Dr Laurence Broers (Research Associate, Centre of Contemporary Central Asia and the Caucasus, SOAS)

Date: 9 February 2012Time: 5:30 PM

Finishes: 9 February 2012Time: 7:00 PM

Venue: Russell Square: College BuildingsRoom: G50

Type of Event: Seminar

Series: CCCAC Seminar Programme

Abstract

From violent beginnings in the late 1980s and early 1990s de facto states across the post-Soviet space have stayed with us to continually challenge not only the international state-political and legal order, but also numerous political and social science theories regarding ethnic mobilization, violence, the relationship between recognition and democratization, that between internal and external sovereignty, and conflict resolution.  De facto states are also both urgent and deeply politicized items high up on policy agendas.
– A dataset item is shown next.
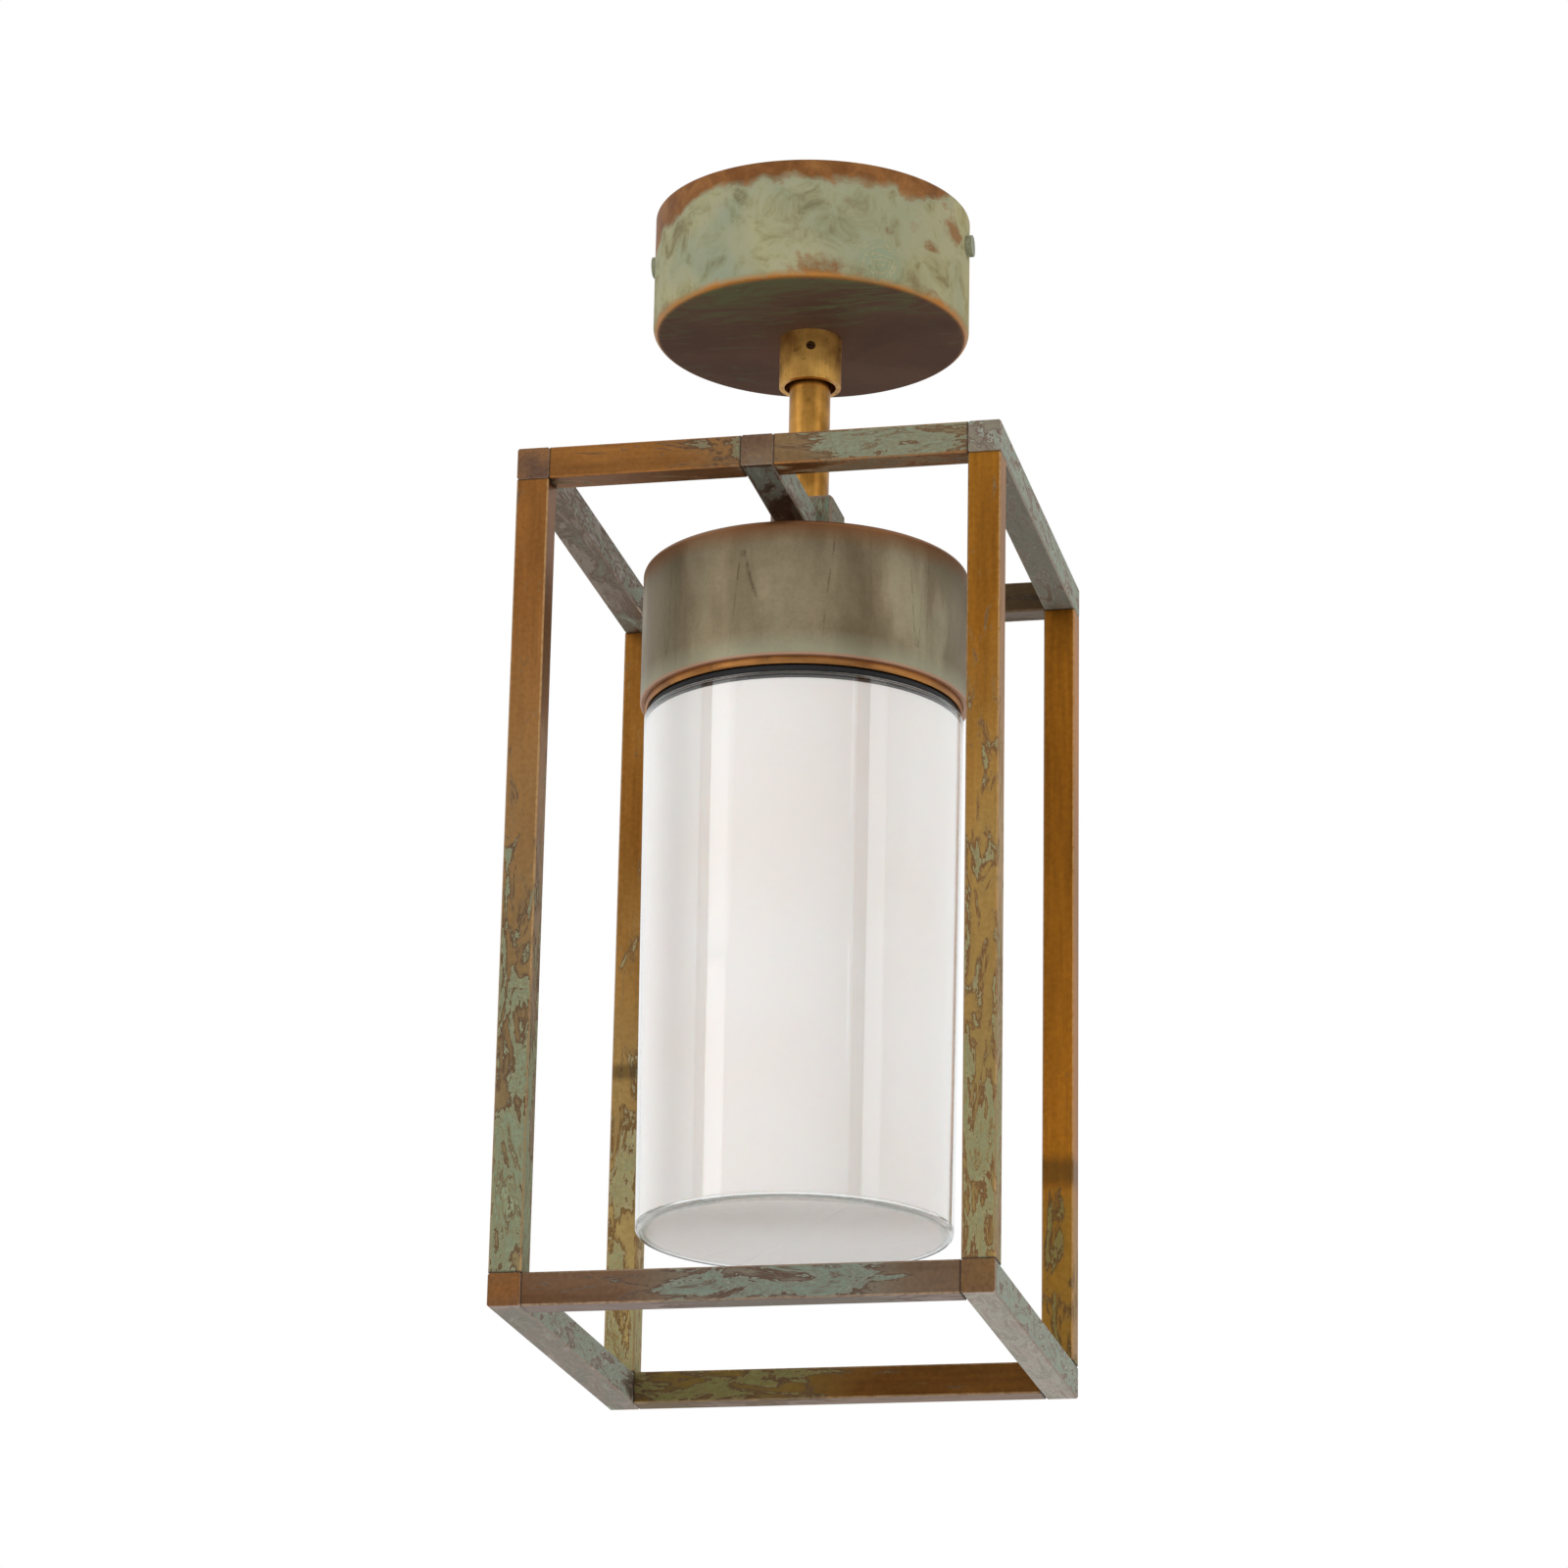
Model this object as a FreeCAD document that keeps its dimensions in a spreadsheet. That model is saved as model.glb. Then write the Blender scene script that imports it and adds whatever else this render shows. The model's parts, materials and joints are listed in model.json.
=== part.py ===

This presentation examines the evolving thematic of de facto states over the last 20 years, examining the deep tensions between scholarly and policy-oriented approaches and at the same time presenting an argument that governance and institutions in unrecognised states matter and need both constructive and principled engagement.  

Speaker Biography

Laurence Broers joined Conciliation Resources as Projects Manager for the Caucasus programme in November 2008. Before this he worked for two-and-half years at Amnesty International as a researcher on Armenia and Azerbaijan. He has published articles in scholarly journals relating to themes of ethnicity, democratization and conflict in the South Caucasus and worked as one of the editors of the first comprehensive Georgian-English dictionary to be published since Georgian independence. Laurence completed his doctoral studies on the post-Soviet republic of Georgia in 2004 and has participated in numerous NGO projects in Georgia.